━━ Dataset extract ━━
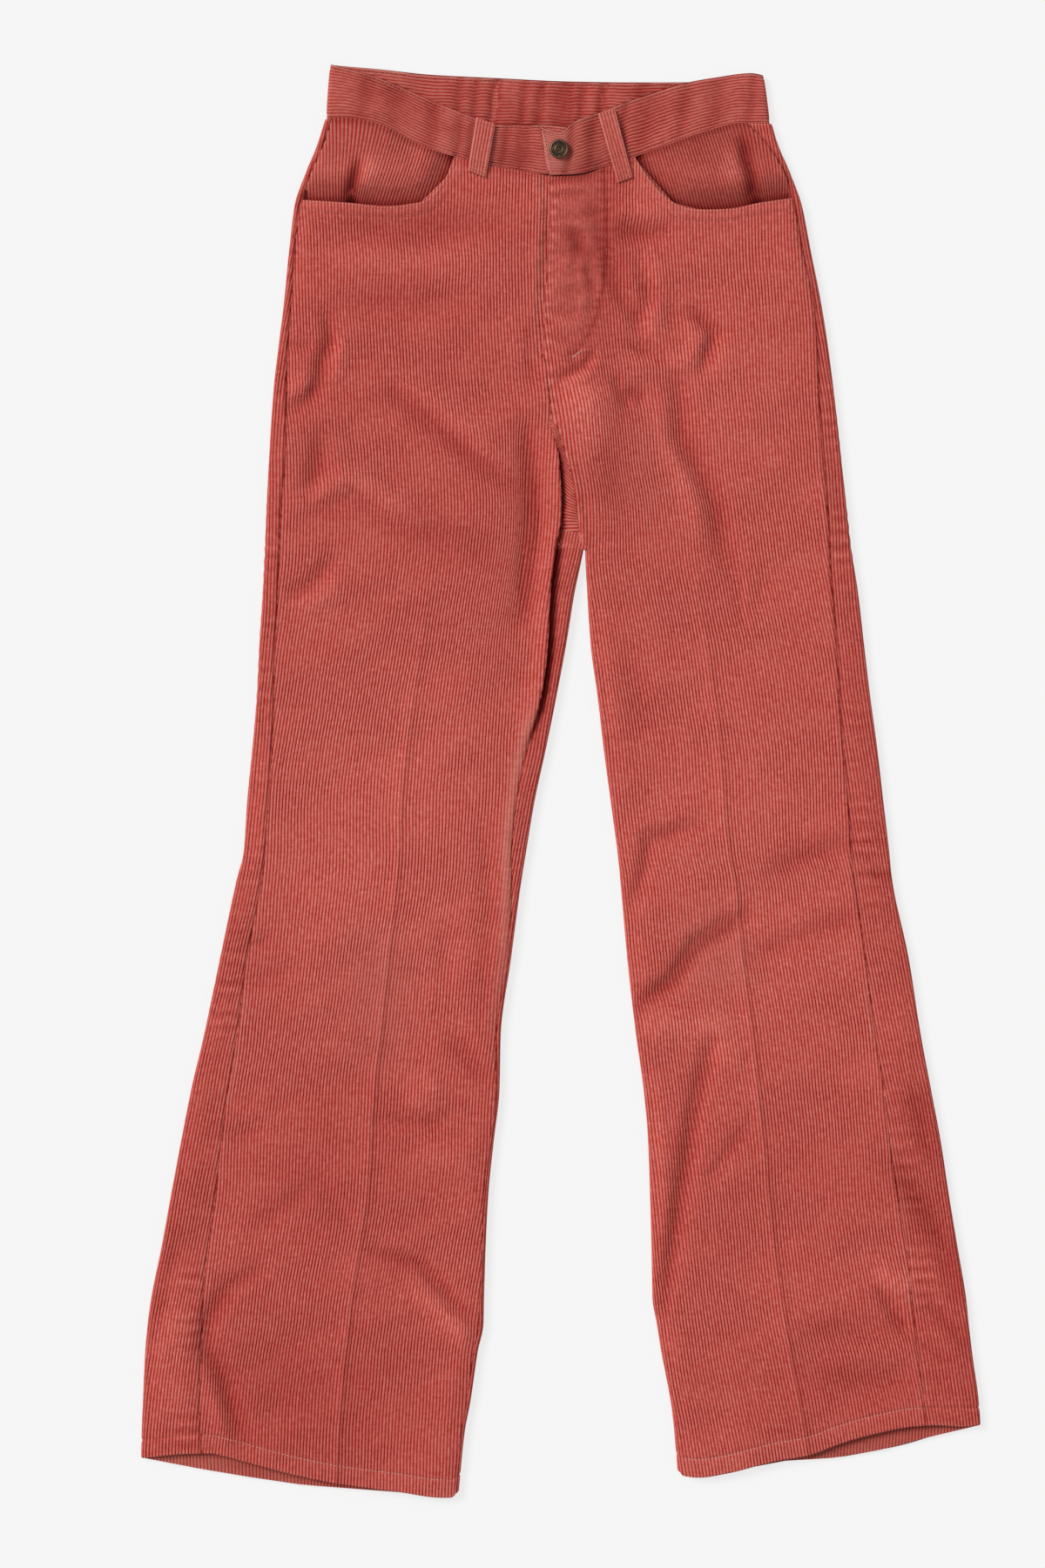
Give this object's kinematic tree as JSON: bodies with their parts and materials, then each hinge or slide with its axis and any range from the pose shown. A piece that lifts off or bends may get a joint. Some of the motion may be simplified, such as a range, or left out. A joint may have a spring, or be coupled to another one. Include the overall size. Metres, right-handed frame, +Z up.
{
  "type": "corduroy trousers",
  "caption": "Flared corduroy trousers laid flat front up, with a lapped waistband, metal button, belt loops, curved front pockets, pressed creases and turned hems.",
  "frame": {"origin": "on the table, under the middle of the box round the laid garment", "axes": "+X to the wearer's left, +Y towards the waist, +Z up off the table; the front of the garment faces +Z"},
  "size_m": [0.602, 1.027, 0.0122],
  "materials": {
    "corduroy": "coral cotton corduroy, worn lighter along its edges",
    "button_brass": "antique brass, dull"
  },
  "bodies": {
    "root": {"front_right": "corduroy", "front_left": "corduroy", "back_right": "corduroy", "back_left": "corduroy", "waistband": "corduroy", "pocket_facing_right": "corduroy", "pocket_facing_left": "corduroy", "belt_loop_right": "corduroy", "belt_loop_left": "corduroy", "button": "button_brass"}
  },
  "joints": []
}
━━━
*Task description:*
Output the whole listing above again, word for word.

*Complete output:*
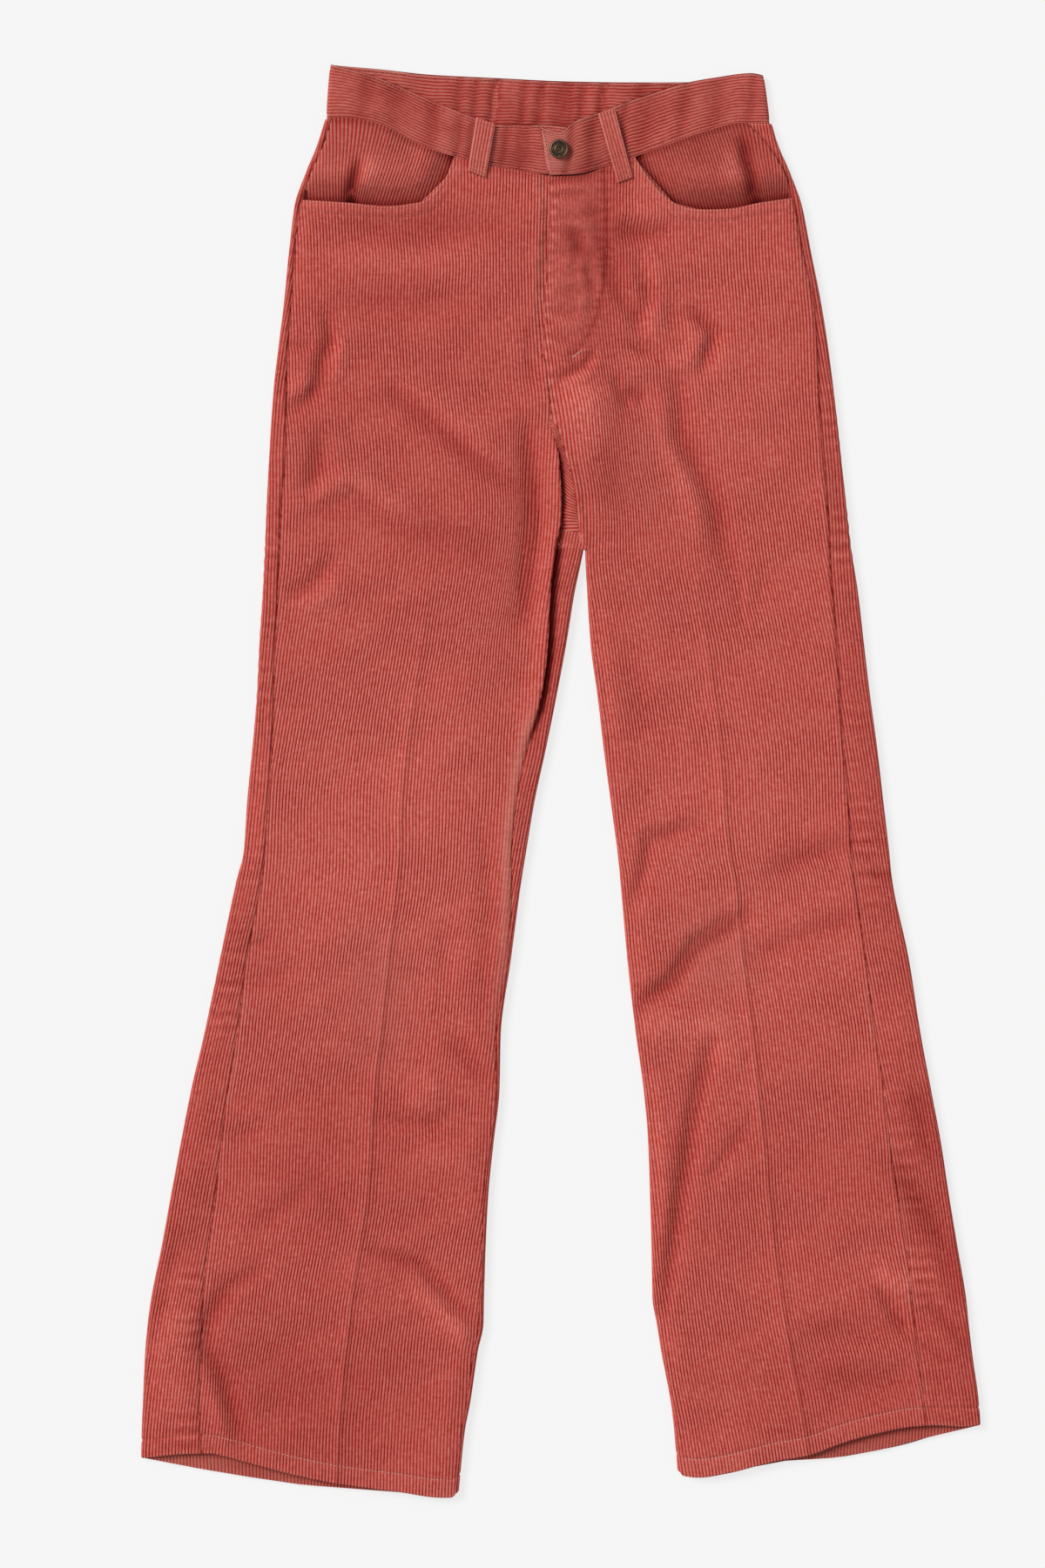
Give this object's kinematic tree as JSON: bodies with their parts and materials, then each hinge or slide with its axis and any range from the pose shown. A piece that lifts off or bends may get a joint. Some of the motion may be simplified, such as a range, or left out. A joint may have a spring, or be coupled to another one. Include the overall size. Metres, right-handed frame, +Z up.
{
  "type": "corduroy trousers",
  "caption": "Flared corduroy trousers laid flat front up, with a lapped waistband, metal button, belt loops, curved front pockets, pressed creases and turned hems.",
  "frame": {"origin": "on the table, under the middle of the box round the laid garment", "axes": "+X to the wearer's left, +Y towards the waist, +Z up off the table; the front of the garment faces +Z"},
  "size_m": [0.602, 1.027, 0.0122],
  "materials": {
    "corduroy": "coral cotton corduroy, worn lighter along its edges",
    "button_brass": "antique brass, dull"
  },
  "bodies": {
    "root": {"front_right": "corduroy", "front_left": "corduroy", "back_right": "corduroy", "back_left": "corduroy", "waistband": "corduroy", "pocket_facing_right": "corduroy", "pocket_facing_left": "corduroy", "belt_loop_right": "corduroy", "belt_loop_left": "corduroy", "button": "button_brass"}
  },
  "joints": []
}